Abstract

Astrocytes are essential partners for neurons and their role in Huntington’s disease (HD) is emerging. In HD, astrocytes change and become reactive. Astrocyte reactivity is characterized by morphological changes but its functional impact is still unclear.

To understand the roles of reactive astrocytes in HD, we have developed viral vectors that infect selectively astrocytes in vivo and either block or induce reactivity, through manipulation of the JAK2-STAT3 pathway. We used these vectors to modulate astrocyte reactivity in two complementary mouse models of HD [knock-in Hdh140 mice and lentivirus-mediated expression of a fragment of mutated Huntingtin (mHtt) in striatal neurons].

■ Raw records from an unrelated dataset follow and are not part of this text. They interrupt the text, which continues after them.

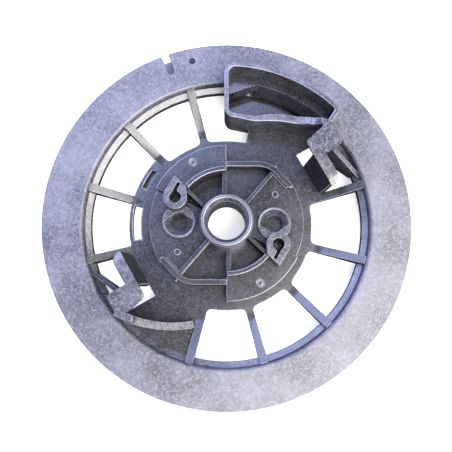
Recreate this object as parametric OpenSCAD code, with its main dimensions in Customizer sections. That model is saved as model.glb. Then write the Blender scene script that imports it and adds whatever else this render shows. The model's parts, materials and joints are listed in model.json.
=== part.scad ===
// Recoil starter rope pulley for a small four stroke engine, one moulding in glass filled nylon.
// Origin on the spin axis in the plane of the spring cup's rear edge. +Z points to the pawl side,
// +X to the right and +Y up when the pawl side is looked at. Millimetres.

/* [Rim] */
// Outer diameter of the front flange
rim_d = 165; // [150:1:180]
// Outer diameter of the rear flange
rear_flange_d = 163; // [148:1:178]
// Height of the front flange face over the spring cup's edge
face_z = 16; // [14:0.5:20]
// Thickness of each flange
flange_t = 2; // [1.5:0.1:3]
// Clear width of the rope groove
groove_w = 5.4; // [4:0.1:8]
// Inside radius of the rim
rim_in_r = 63.8; // [60:0.1:68]
// Radius at the bottom of the rope groove
groove_r = 65.9; // [62:0.1:70]
// Rounding of the front flange's inner edge
rim_round = 1.9; // [0.5:0.1:2]
// Inside radius of the ledge ring
ledge_r = 61.3; // [58:0.1:63]
// Width of the rope notch in the front flange
notch_w = 3.3; // [2:0.1:6]
// Depth of the rope notch
notch_l = 8; // [4:0.5:12]
// Diameter of the small hole in the front flange
tie_hole_d = 2.9; // [2:0.1:4]

/* [Spokes and webs] */
// Width of a spoke
spoke_w = 3.5; // [2.5:0.1:6]
// Radius where a spoke starts to rise to the rim
spoke_rise_r = 45; // [42:0.5:55]
// Thickness of the hub plate and of the two webs
plate_t = 2.2; // [1.6:0.1:4]
// Drop of the hub plate's face under the front flange face
plate_drop = 5.2; // [3:0.1:8]
// Angle where the right web ends
web_end = 77; // [70:0.5:84]

// Radius of the fillets where a spoke meets the hub
flare_r = 2; // [1:0.1:4]

/* [Hub] */
// Radius of the hub plate and of the spring cup outside
hub_r = 38.7; // [36:0.1:42]
// Wall of the spring cup
cup_t = 2.2; // [1.6:0.1:3]
// Bore diameter of the centre boss
bore_d = 16.8; // [12:0.1:20]
// Outer diameter of the centre boss
boss_d = 23.4; // [20:0.1:28]
// Height of the centre boss over the front flange face
boss_up = 10; // [6:0.5:14]
// Length of the centre boss
boss_l = 19.4; // [14:0.2:26]
// Height of the raised pads and curved walls over the face
pad_up = 2.6; // [1:0.1:4]
// Outer radius of the pads and pawl floors
pad_r = 35; // [33:0.1:37]
// Drop of the pawl floors under the flange face
floor_drop = 0.4; // [0:0.1:3]
// Height of the arc walls and spring posts over the face
post_up = 9; // [6:0.5:12]
// Inner radius of the arc walls
arc_in_r = 22.1; // [18:0.1:24]
// Outer radius of the arc walls
arc_out_r = 24.1; // [20:0.1:26]
// Width of the hub ribs
rib_w = 1.6; // [1:0.1:3]

/* [Pawl pivots and spring posts] */
// Distance of a pawl pivot from the spin axis
pivot_r = 21.2; // [18:0.1:24]
// Diameter of a pawl pivot hole
pivot_d = 7.8; // [6:0.1:10]
// Outer diameter of a pawl boss
pawl_boss_d = 14.7; // [12:0.1:18]
// Height of a pawl boss over the face
pawl_up = 1.9; // [1:0.1:4]
// Diameter of a spring post
post_d = 10.4; // [8:0.1:13]
// Diameter of the spring hole in a post
post_hole_d = 5.2; // [4:0.1:7]
// Distance from a post's centre to its pointed end
post_tip = 9.6; // [8:0.1:12]
// Width of the spring slot in a post
post_slot_w = 1.3; // [0.8:0.1:2]

/* [Knot pocket] */
// Height of the pocket's edge over the face
pocket_up = 12; // [8:0.5:15]
// Depth of the pocket's underside under the face
pocket_down = 11.4; // [8:0.1:14]
// Outer radius of the pocket
pocket_r = 70.4; // [66:0.1:75]
// Wall of the pocket
pocket_t = 2; // [1.5:0.1:3]
// Diameter of the rope hole
rope_d = 4.2; // [3:0.1:5]

/* [Hooks] */
// Direction of the hooks
hook_a = 29.4; // [25:0.1:35]
// Height of the hook heads over the face
hook_up = 16.5; // [12:0.5:20]
// Depth of the hook walls under the face
hook_down = 12; // [6:0.5:14]
// Thickness of the hook heads
hook_t = 2.4; // [1.6:0.1:4]

/* [Hidden] */
$fn = 180;
eps = 0.01;
rim_r = rim_d / 2;
flange_z = face_z - flange_t;
groove_z = flange_z - groove_w;
rim_z = groove_z - flange_t;
plate_z = face_z - plate_drop;
back_z = plate_z - plate_t;
boss_r = boss_d / 2;
pad_z = face_z + pad_up;
floor_z = face_z - floor_drop;
post_z = face_z + post_up;
pawl_z = face_z + pawl_up;
low_z = face_z - pocket_down;
pocket_z = face_z + pocket_up;
head_z = face_z + hook_up;
foot_z = face_z - hook_down;
cup_r = hub_r - cup_t;
cone_z = plate_z + 1;
shelf_r = 65;
moulding = [0.20, 0.20, 0.23];

// A disc between two heights
module disc(r, z0, z1) {
  translate([0, 0, z0]) cylinder(r = r, h = z1 - z0);
}

// A ring between two radii and two heights
module ring(r0, r1, z0, z1) {
  difference() {
    disc(r1, z0, z1);
    disc(r0, z0 - 1, z1 + 1);
  }
}

// A flat wedge from angle a0 to a1, for angles under 180 degrees apart
module wedge(a0, a1, r) {
  am = (a0 + a1) / 2;
  k = r / cos((a1 - a0) / 2);
  polygon([[0, 0], r * [cos(a0), sin(a0)], k * [cos(am), sin(am)], r * [cos(a1), sin(a1)]]);
}

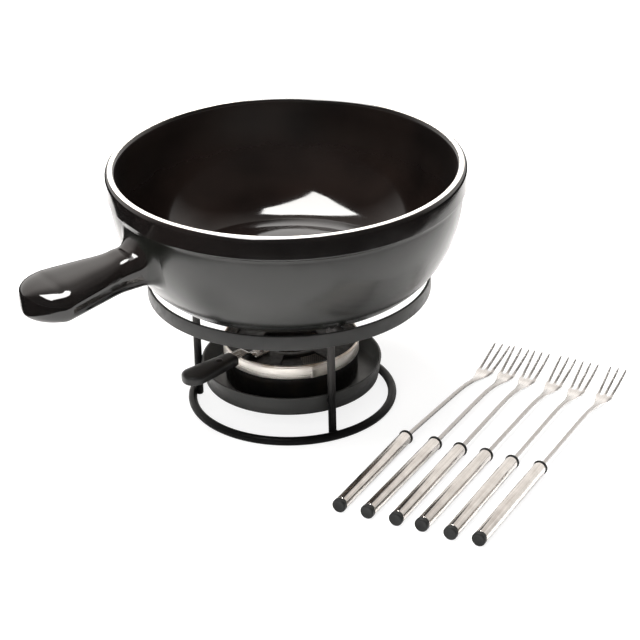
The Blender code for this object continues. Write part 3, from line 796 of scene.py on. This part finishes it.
def make_pot():
    """Turned bowl and its handle: glossy lip, collar and handle, satin wall, darker bowl."""
    bm = lathe(pot_profile(), FINE, closed=False)
    handle = loft(handle_rings())
    handle.transform(Matrix.Rotation(radians(HANDLE_ANGLE), 4, "Z"))
    spare = mesh_of("handle_skin", handle)
    bm.from_mesh(spare)
    bpy.data.meshes.remove(spare)
    gloss, satin, bowl = range(3)
    for face in bm.faces:
        reach, height = place_of(face)
        depth = outside_radius(height) - reach
        face.material_index = gloss
        if reach < POT_R and depth < 0.0015 and height < COLLAR_FULL:
            face.material_index = satin
        if reach < POT_MOUTH_R + 0.0005 and depth > 0.0030 and height > POT_FLOOR - 0.0005:
            face.material_index = bowl
    pot = make_piece("glazed_pot", bm, GLAZE, "pot", replaced=("pot",), sharp=75)
    pot.data.materials.append(SATIN_GLAZE)
    pot.data.materials.append(BOWL_GLAZE)


# ---------- stand
def make_base_ring():
    """Wire ring that the set stands on."""
    wire = RING_WIRE - 0.00005
    section = [(RING_R + wire * cos(2 * pi * i / 24), RING_WIRE + wire * sin(2 * pi * i / 24))
               for i in range(24)]
    make_piece("ring_wire", lathe(section, FINE), WIRE_PAINT, "stand",
               replaced=("base_ring",))


def make_top_band():
    """Strip on edge round the pot's foot."""
    section = [(BAND_INSIDE, BAND_LOW), (BAND_R, BAND_LOW), (BAND_R, BAND_HIGH),
               (BAND_INSIDE, BAND_HIGH)]
    make_piece("band_hoop", lathe(soften(section, 0.0007, 5), FINE), PAINT, "stand",
               replaced=("top_band",), sharp=60)


def make_uprights():
    """Wires with a smooth bend, and the welds that hold them to the ring, tray and band."""
    for index, angle in enumerate(UPRIGHT_ANGLES, start=1):
        bend = arc(UPRIGHT_R + ARM_BEND, ARM_Z - ARM_BEND, ARM_BEND, 180, 90, 14)
        path = [(UPRIGHT_R, 0.0008), (UPRIGHT_R, 0.0016), (UPRIGHT_R, 0.0400)] + bend
        path += [(BAND_INSIDE - 0.0008, ARM_Z), (BAND_INSIDE + 0.0002, ARM_Z)]
        place = at_stand(angle)
        make_piece(f"upright_wire_{index}", bend_wire(path, UPRIGHT_WIRE), WIRE_PAINT, "stand",
                   place, replaced=(f"upright_{index}",))
        welds = (((UPRIGHT_R + 0.0019, 0.0, 0.0052), (0.0020, 0.0028, 0.0013)),
                 ((UPRIGHT_R - 0.0029, 0.0, TRAY_HIGH - 0.0040), (0.0008, 0.0024, 0.0030)),
                 ((BAND_INSIDE - 0.0006, 0.0, ARM_Z + 0.0016), (0.0016, 0.0027, 0.0011)))
        for number, (centre, size) in enumerate(welds, start=1):
            weld_bead(f"weld_{index}_{number}", centre, size, 10.0 * index + number, place)


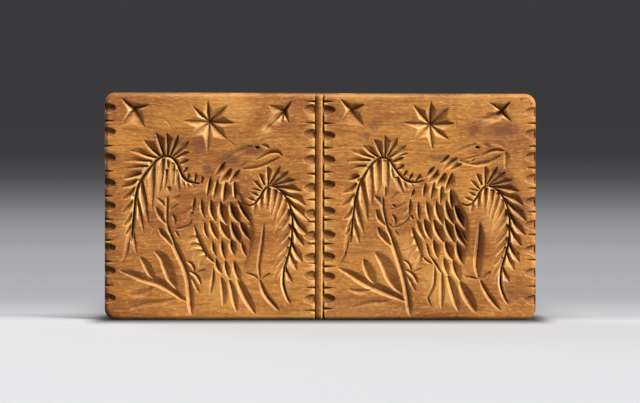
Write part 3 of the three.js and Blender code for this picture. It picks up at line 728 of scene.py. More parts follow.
cuts += [eye_cup(on_board(middle, panel)[0]) for panel, middle in EYES]
print(len(EYES), "eyes", EYE[-1], "mm deep")

# %% [markdown]
# ## The border rows
# Down both sides of each panel the carver pushed a gouge in from the edge, which leaves a trough
# with a round end like a thumbnail, and then cut a narrow V between each two troughs. The heights
# are the ones of this board, because a hand's rhythm is never even.

# %% Border rows
SCALLOP = (5.8, 2.6, 1.8)  # length, half width, depth
NOTCH = (5.6, 1.1, 2.2)
BEAD_LEFT = -2.6  # board x of the bottom of each groove beside the bead
BEAD_RIGHT = 1.8
BEHIND = 0.05  # beside the bead, a cut starts this far behind the bottom of the groove
OUTSIDE = -1.0  # the signed depth far from every cut, in millimetres
LEAST = 0.02  # a notch's or groove's least fullness, so that no width is nothing
gouged = []


def in_bead(x, x0, inwards):
    """True on the bead, behind the start of a cut that begins in one of the bead's grooves."""
    return ((x - x0) * inwards < -BEHIND) & (abs(x0) < HALF / 2)


def scallop(x0, y0, inwards):
    """A quarter of an egg: depth * sqrt(1 - a * a - b * b), where a is the way in from the edge as
    a share of the length and b the way across as a share of half the width."""
    length, half_width, depth = SCALLOP

    def wall(x, y):
        a = (x - x0) * inwards / length
        rho = np.hypot(np.maximum(a, 0), (y - y0) / half_width)
        egg = depth * np.sqrt(np.maximum(1 - rho**2, 0))
        return np.where(in_bead(x, x0, inwards), OUTSIDE, np.where(rho < 1, egg, depth * (1 - rho)))

    return reach(np.array([[x0, y0], [x0 + inwards * length, y0]]), half_width + MARGIN), wall


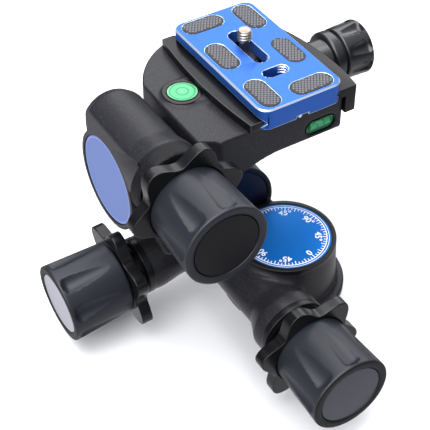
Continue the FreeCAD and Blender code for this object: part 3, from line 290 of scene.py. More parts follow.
# knob end caps: anodised, one tone per knob from near black to pale lavender grey; the roll cap's
# pale grey is painted light from the left
capPaints = {
    "tilt": coated("blackAnodisedCap", {
        "colour": "161619", "light": "1e1e22", "roughness": 0.46, "grain": 0.35, "relief": 0.06,
        "specular": 0.15}),
    "pan": coated("slateAnodisedCap", {
        "colour": "3f404b", "light": "4c4d5a", "metallic": 0.25, "roughness": 0.44,
        "grain": 0.35, "relief": 0.06}),
    # painted light: the roll cap, pale where light from the left falls
    "roll": coated("lavenderGreyCapPaintedLight", {
        "colour": "aeaeb9", "light": "c0c0cb", "metallic": 0.25, "roughness": 0.42,
        "grain": 0.35, "relief": 0.05}),
    "clamp": coated("darkGreyAnodisedCap", {
        "colour": "1d1e22", "light": "292a2f", "metallic": 0.1, "roughness": 0.44, "grain": 0.35,
        "relief": 0.06, "specular": 0.3}),
}
# rubber pads: soft matt grey squares
padRubber = coated("ribbedRubber", {
    "colour": "5e5e63", "light": "707076", "roughness": 0.75, "spread": 0.05, "grain": 0.3,
    "relief": 0.2,
})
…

In these two models, we found that reactive astrocytes decrease the number and size of mHtt aggregates. How can reactive astrocytes reduce the aggregation of mHtt within neurons? We performed whole-genome transcriptomic analysis of acutely sorted reactive astrocytes to identify genes regulated by the JAK2-STAT3 pathway in astrocytes. We found an enrichment in genes linked to autophagy-lysosome and ubiquitin-proteasome systems, suggesting that reactive astrocytes have an enhanced capacity for protein degradation and could siphon mHtt away from neurons. Moreover, we identified several chaperones upregulated in reactive astrocytes. Chaperones prevent protein aggregation and can be released extracellularly. They could reduce mHtt aggregation within neurons themselves.

Our data show that astrocytes develop a protective response in HD that involves bidirectional signaling with neurons to reduce mHtt aggregation. Reactive astrocytes are not only defective cells as usually reported, but also acquire enhanced capacities to promote mHtt clearance, which has strong therapeutic relevance for HD.